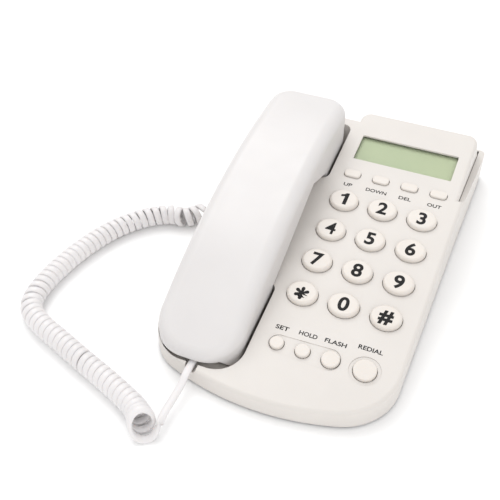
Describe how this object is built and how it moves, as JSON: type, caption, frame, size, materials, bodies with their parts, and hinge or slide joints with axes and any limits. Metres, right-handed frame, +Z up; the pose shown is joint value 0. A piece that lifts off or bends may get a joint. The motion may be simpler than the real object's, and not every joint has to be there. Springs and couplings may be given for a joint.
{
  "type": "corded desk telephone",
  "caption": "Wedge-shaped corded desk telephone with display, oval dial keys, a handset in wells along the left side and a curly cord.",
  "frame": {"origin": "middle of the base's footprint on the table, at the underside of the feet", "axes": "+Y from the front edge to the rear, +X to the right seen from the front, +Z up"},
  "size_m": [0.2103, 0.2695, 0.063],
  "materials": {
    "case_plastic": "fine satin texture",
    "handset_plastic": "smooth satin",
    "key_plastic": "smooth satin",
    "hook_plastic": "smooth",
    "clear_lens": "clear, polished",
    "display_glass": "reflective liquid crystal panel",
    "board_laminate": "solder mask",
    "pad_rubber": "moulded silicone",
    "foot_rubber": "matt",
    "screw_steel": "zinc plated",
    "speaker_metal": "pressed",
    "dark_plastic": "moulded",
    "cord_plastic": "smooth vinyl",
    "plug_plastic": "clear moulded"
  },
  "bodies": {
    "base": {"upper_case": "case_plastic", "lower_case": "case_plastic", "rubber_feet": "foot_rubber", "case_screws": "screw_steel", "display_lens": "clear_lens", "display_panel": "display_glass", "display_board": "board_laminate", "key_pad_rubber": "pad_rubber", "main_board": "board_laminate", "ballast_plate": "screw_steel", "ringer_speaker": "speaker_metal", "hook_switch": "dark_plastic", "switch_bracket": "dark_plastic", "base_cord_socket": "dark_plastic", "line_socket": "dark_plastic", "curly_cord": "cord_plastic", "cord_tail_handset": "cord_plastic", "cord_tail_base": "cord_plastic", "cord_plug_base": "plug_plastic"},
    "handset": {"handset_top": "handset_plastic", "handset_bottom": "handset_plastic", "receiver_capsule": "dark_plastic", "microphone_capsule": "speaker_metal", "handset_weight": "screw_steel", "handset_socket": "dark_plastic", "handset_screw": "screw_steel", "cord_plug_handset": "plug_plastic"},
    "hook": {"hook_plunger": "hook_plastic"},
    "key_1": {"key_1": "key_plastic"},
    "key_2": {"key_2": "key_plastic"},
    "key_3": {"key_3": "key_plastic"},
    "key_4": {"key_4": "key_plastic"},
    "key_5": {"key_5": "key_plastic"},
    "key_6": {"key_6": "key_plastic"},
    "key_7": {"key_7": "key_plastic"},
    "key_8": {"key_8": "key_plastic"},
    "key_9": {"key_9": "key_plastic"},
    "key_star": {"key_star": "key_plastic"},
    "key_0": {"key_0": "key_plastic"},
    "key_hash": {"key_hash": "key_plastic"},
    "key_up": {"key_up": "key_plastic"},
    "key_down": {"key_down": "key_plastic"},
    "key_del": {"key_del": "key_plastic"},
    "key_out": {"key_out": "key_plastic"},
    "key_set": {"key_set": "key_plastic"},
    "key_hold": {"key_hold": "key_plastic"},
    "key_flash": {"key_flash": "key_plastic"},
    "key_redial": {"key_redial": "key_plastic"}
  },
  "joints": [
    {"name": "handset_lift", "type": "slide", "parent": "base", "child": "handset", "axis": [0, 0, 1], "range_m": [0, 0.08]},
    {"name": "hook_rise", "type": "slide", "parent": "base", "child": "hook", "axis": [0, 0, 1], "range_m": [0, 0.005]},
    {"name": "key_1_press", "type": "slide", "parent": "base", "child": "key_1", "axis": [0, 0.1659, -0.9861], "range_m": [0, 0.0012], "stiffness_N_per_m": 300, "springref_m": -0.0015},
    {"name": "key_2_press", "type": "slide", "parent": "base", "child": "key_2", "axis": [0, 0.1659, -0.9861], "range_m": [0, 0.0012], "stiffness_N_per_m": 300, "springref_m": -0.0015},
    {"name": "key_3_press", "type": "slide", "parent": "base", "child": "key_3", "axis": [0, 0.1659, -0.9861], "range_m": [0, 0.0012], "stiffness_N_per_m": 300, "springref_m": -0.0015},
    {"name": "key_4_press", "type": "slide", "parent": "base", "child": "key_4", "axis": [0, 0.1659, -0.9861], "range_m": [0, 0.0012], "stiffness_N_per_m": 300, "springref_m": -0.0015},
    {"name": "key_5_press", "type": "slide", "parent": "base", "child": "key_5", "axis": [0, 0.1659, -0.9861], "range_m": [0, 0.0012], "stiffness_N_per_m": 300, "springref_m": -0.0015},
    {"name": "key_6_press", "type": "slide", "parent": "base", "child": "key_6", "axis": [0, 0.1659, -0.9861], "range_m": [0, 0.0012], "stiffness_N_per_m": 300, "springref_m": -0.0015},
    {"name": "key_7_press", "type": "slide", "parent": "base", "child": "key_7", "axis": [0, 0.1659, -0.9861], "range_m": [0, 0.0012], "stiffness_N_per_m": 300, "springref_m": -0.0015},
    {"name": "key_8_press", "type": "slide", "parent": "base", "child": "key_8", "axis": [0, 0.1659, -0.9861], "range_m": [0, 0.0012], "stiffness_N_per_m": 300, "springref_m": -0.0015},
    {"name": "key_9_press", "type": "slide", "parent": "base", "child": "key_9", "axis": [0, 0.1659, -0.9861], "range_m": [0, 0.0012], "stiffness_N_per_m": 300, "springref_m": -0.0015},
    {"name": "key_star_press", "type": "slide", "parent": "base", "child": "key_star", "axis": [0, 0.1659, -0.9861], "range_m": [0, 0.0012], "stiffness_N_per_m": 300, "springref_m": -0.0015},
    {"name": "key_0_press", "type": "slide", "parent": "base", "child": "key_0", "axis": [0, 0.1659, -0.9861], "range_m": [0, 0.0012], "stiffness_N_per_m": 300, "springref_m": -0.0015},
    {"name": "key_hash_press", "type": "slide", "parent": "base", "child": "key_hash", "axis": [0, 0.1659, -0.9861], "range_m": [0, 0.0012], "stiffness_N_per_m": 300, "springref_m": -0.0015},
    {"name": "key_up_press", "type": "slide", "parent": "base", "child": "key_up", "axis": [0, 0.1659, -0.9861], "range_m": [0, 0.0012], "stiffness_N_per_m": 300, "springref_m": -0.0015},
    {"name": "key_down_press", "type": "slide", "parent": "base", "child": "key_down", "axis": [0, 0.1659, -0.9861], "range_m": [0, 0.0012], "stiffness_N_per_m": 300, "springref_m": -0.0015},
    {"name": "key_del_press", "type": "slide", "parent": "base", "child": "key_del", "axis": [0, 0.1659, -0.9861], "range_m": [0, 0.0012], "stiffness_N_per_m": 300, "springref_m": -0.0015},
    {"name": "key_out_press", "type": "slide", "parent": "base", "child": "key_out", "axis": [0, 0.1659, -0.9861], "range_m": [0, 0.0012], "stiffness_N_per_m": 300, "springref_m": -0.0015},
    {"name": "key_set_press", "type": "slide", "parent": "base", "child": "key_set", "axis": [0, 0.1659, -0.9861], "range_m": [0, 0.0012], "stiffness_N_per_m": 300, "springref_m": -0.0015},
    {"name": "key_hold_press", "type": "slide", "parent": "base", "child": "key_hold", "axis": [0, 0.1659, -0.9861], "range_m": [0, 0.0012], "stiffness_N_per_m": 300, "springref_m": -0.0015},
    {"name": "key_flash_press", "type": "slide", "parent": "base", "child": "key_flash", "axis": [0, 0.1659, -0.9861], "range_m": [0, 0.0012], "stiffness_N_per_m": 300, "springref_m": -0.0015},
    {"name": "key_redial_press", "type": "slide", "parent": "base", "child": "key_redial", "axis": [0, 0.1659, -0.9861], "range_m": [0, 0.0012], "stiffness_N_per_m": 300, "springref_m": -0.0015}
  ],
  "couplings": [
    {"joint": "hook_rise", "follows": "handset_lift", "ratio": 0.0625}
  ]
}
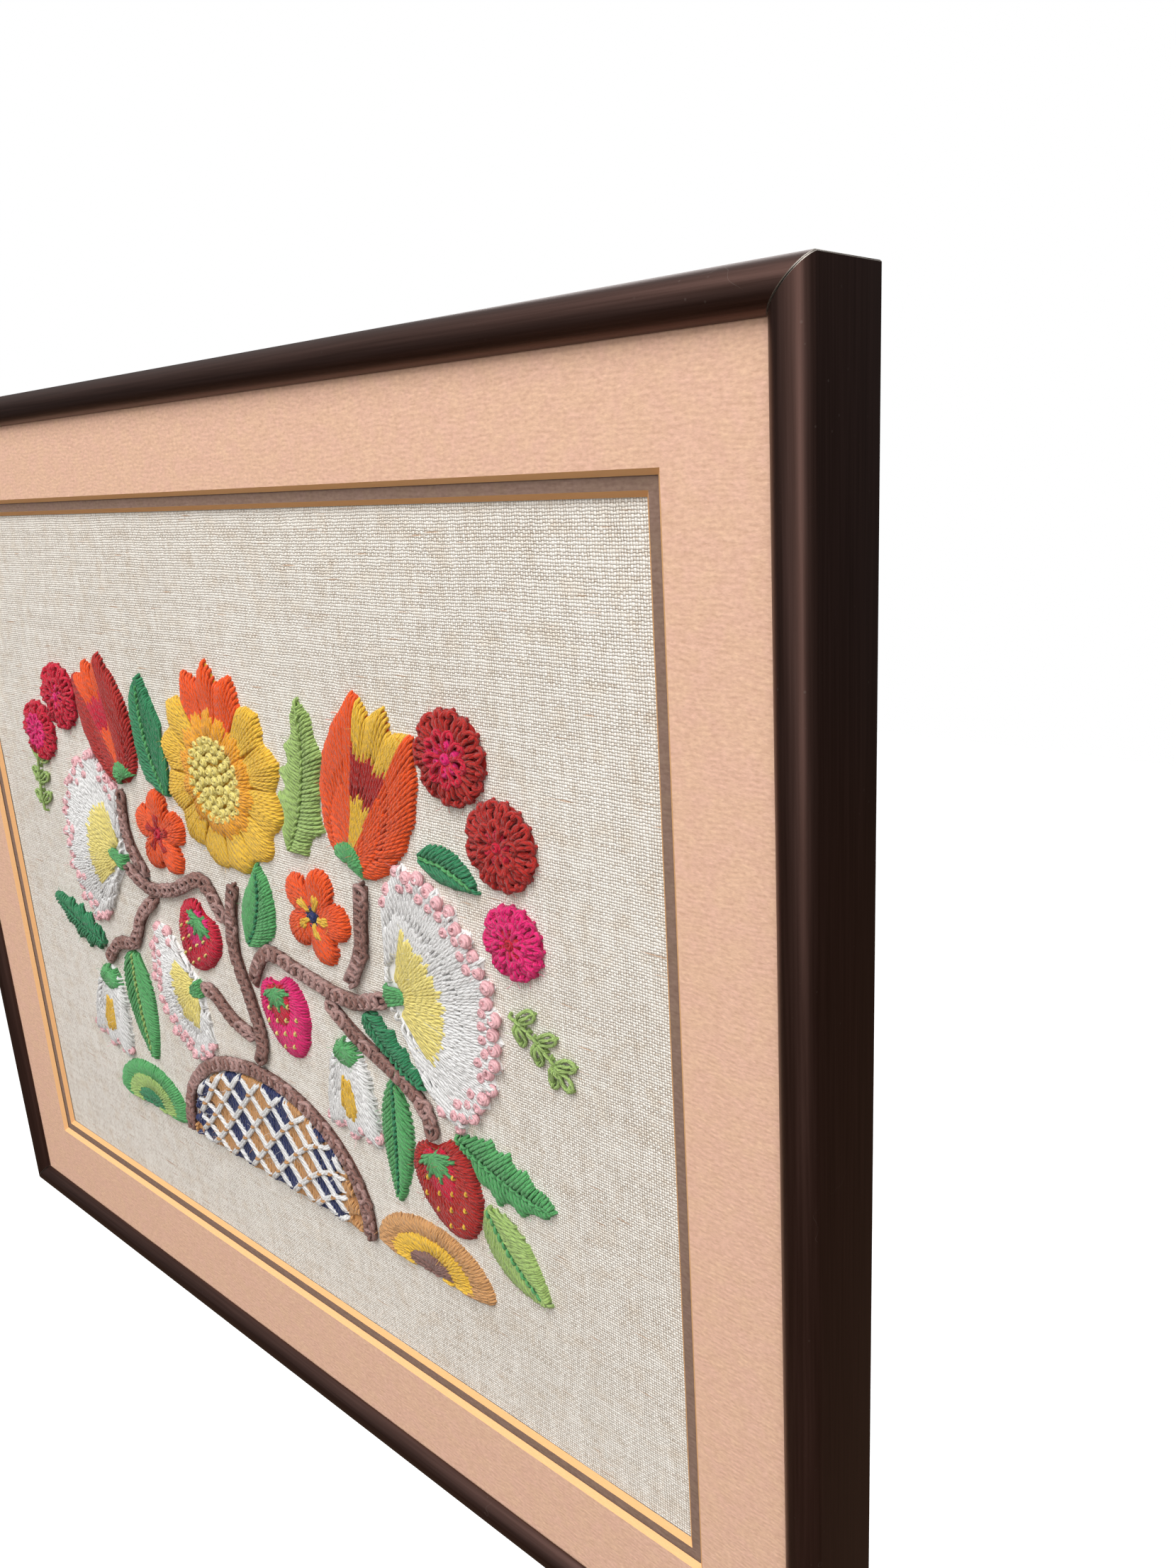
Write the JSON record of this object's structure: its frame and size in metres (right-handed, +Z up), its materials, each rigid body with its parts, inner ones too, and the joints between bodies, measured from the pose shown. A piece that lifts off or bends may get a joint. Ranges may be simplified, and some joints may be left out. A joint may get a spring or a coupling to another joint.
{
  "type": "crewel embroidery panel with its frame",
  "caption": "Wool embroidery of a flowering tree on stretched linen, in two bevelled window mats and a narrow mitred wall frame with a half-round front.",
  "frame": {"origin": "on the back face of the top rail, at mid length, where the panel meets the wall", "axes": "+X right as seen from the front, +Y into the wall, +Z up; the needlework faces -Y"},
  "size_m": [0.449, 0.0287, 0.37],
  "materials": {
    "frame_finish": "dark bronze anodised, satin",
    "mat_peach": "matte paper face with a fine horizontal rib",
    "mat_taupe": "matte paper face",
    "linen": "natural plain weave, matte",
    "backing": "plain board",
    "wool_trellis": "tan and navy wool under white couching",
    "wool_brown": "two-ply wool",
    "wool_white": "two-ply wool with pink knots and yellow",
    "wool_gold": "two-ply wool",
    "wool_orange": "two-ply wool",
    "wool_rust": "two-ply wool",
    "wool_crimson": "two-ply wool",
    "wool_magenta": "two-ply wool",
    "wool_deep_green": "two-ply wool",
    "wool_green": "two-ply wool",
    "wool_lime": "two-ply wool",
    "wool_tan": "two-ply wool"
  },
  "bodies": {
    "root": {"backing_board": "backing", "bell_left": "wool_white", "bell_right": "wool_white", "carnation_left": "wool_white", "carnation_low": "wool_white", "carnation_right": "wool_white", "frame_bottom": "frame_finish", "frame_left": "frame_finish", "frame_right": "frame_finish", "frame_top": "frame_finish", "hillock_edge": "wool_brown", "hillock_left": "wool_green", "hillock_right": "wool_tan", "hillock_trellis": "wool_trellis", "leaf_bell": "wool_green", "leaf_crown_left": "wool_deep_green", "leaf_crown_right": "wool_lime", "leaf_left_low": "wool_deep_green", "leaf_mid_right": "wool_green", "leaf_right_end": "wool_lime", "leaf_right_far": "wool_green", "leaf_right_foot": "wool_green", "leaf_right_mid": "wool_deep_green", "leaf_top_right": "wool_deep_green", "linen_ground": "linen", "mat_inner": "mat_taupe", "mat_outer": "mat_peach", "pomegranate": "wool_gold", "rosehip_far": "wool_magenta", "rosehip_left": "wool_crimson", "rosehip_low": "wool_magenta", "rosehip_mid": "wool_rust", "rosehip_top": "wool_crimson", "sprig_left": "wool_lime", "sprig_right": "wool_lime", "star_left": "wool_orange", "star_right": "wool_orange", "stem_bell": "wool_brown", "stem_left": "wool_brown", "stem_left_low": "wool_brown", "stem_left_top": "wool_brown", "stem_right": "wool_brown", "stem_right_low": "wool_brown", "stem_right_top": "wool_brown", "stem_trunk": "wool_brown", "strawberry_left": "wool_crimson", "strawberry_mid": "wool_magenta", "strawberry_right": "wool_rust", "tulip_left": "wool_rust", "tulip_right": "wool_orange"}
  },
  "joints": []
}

_Exercise description_.
For each line in the data above that contains the string "object", extract the line.

_Response below_.
Describe how this object is built and how it moves, as JSON: type, caption, frame, size, materials, bodies with their parts, and hinge or slide joints with axes and any limits. Metres, right-handed frame, +Z up; the pose shown is joint value 0. A piece that lifts off or bends may get a joint. The motion may be simpler than the real object's, and not every joint has to be there. Springs and couplings may be given for a joint.
Write the JSON record of this object's structure: its frame and size in metres (right-handed, +Z up), its materials, each rigid body with its parts, inner ones too, and the joints between bodies, measured from the pose shown. A piece that lifts off or bends may get a joint. Ranges may be simplified, and some joints may be left out. A joint may get a spring or a coupling to another joint.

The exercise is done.